-- SUPPLIED INFORMATION --
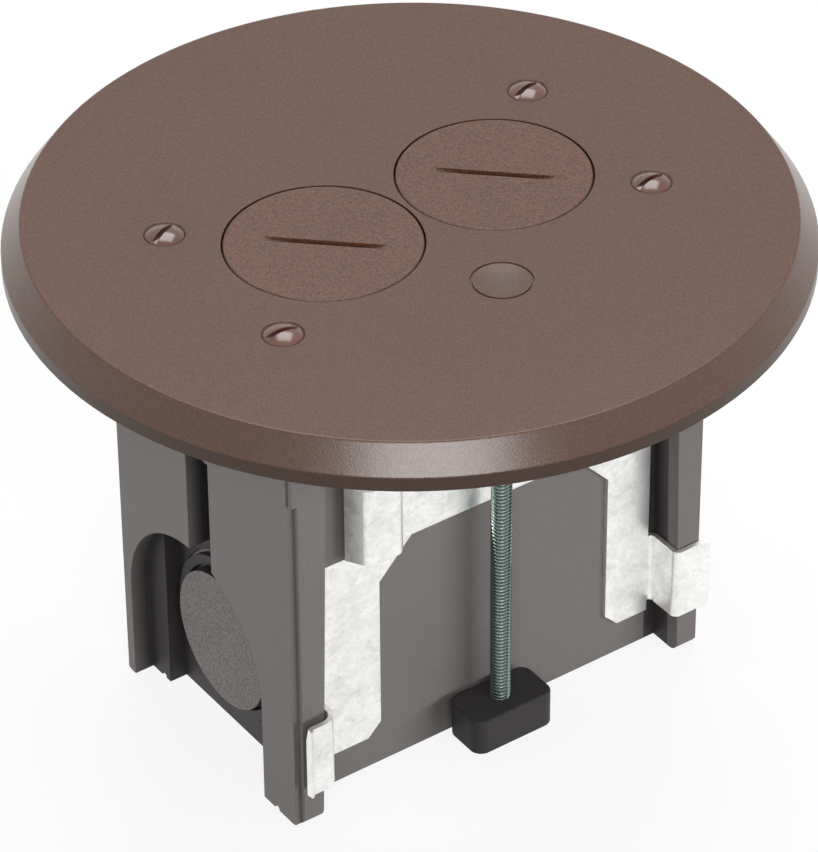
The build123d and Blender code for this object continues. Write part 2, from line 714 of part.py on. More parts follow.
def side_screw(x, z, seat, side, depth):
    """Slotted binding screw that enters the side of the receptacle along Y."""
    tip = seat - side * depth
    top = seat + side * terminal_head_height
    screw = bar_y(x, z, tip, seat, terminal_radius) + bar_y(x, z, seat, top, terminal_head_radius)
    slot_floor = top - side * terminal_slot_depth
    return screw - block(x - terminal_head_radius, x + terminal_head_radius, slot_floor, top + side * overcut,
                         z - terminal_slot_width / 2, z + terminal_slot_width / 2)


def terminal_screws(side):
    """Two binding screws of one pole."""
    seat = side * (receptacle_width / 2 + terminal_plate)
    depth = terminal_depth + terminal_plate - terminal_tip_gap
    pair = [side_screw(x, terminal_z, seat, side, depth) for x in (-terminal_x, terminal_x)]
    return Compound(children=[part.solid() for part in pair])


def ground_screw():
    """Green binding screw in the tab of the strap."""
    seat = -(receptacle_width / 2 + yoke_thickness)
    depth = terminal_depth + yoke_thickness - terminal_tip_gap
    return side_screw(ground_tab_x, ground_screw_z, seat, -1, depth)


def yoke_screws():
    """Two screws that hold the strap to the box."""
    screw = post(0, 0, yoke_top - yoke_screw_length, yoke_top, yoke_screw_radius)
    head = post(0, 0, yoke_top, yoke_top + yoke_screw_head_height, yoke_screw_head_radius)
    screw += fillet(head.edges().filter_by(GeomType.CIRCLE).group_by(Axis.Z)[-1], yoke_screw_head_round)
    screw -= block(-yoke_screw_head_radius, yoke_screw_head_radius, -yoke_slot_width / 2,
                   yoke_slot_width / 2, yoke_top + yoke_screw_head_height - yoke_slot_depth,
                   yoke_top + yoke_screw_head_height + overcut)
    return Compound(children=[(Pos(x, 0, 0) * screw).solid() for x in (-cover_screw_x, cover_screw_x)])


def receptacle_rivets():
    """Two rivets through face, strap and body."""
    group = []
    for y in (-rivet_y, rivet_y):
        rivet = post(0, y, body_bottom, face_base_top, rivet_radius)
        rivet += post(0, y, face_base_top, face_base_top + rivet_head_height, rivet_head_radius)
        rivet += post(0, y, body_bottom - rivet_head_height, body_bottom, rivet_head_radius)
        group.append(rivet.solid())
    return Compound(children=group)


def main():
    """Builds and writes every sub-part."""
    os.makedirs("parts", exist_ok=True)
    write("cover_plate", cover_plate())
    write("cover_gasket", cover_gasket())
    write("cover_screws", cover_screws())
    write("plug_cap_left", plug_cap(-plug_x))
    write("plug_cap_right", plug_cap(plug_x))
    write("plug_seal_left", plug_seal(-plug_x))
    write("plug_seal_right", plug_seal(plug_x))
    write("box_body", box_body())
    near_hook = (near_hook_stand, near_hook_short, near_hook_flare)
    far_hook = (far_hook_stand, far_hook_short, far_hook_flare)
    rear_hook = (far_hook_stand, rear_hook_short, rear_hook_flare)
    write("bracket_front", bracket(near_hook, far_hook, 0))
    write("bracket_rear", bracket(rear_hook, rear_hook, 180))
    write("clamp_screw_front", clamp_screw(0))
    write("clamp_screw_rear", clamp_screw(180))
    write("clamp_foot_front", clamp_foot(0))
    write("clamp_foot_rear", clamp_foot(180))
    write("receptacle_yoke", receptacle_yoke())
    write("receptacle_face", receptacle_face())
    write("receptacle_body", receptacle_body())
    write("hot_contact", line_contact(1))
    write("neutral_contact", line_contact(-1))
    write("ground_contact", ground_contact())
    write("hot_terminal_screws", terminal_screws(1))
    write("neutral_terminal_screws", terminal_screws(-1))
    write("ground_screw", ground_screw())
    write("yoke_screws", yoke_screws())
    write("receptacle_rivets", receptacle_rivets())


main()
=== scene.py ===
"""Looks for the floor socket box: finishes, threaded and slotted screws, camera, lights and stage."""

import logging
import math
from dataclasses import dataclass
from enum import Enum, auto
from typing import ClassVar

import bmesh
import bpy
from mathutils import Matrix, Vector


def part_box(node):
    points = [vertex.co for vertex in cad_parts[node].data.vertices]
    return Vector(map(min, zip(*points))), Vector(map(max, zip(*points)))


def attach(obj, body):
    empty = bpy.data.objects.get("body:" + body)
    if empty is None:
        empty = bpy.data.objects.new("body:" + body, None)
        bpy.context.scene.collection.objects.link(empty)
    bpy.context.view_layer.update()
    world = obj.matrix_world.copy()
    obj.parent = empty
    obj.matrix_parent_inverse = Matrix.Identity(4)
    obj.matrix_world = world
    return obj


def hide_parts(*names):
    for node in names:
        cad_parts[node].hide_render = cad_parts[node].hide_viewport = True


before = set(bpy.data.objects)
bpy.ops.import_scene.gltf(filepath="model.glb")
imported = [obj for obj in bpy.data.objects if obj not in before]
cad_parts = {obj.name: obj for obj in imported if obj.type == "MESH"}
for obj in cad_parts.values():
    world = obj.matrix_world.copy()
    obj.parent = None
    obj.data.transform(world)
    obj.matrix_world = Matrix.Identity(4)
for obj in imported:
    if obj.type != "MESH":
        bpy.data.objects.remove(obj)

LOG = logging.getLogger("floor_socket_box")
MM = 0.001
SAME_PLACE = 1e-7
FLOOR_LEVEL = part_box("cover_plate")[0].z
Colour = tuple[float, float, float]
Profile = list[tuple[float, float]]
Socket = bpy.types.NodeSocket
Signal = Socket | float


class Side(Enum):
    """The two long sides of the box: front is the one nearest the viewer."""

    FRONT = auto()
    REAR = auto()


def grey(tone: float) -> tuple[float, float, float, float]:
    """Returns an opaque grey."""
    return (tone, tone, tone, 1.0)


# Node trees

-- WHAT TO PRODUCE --
Return the lines from the line with "rear_hook = (far_hook_stand, rear_hook_short, rear_hook_flare)" through the line with "for node in", inclusive, exactly as they stand, and nothing else.

-- RESPONSE FOR THIS EXERCISE --
    rear_hook = (far_hook_stand, rear_hook_short, rear_hook_flare)
    write("bracket_front", bracket(near_hook, far_hook, 0))
    write("bracket_rear", bracket(rear_hook, rear_hook, 180))
    write("clamp_screw_front", clamp_screw(0))
    write("clamp_screw_rear", clamp_screw(180))
    write("clamp_foot_front", clamp_foot(0))
    write("clamp_foot_rear", clamp_foot(180))
    write("receptacle_yoke", receptacle_yoke())
    write("receptacle_face", receptacle_face())
    write("receptacle_body", receptacle_body())
    write("hot_contact", line_contact(1))
    write("neutral_contact", line_contact(-1))
    write("ground_contact", ground_contact())
    write("hot_terminal_screws", terminal_screws(1))
    write("neutral_terminal_screws", terminal_screws(-1))
    write("ground_screw", ground_screw())
    write("yoke_screws", yoke_screws())
    write("receptacle_rivets", receptacle_rivets())


main()
=== scene.py ===
"""Looks for the floor socket box: finishes, threaded and slotted screws, camera, lights and stage."""

import logging
import math
from dataclasses import dataclass
from enum import Enum, auto
from typing import ClassVar

import bmesh
import bpy
from mathutils import Matrix, Vector


def part_box(node):
    points = [vertex.co for vertex in cad_parts[node].data.vertices]
    return Vector(map(min, zip(*points))), Vector(map(max, zip(*points)))


def attach(obj, body):
    empty = bpy.data.objects.get("body:" + body)
    if empty is None:
        empty = bpy.data.objects.new("body:" + body, None)
        bpy.context.scene.collection.objects.link(empty)
    bpy.context.view_layer.update()
    world = obj.matrix_world.copy()
    obj.parent = empty
    obj.matrix_parent_inverse = Matrix.Identity(4)
    obj.matrix_world = world
    return obj


def hide_parts(*names):
    for node in names:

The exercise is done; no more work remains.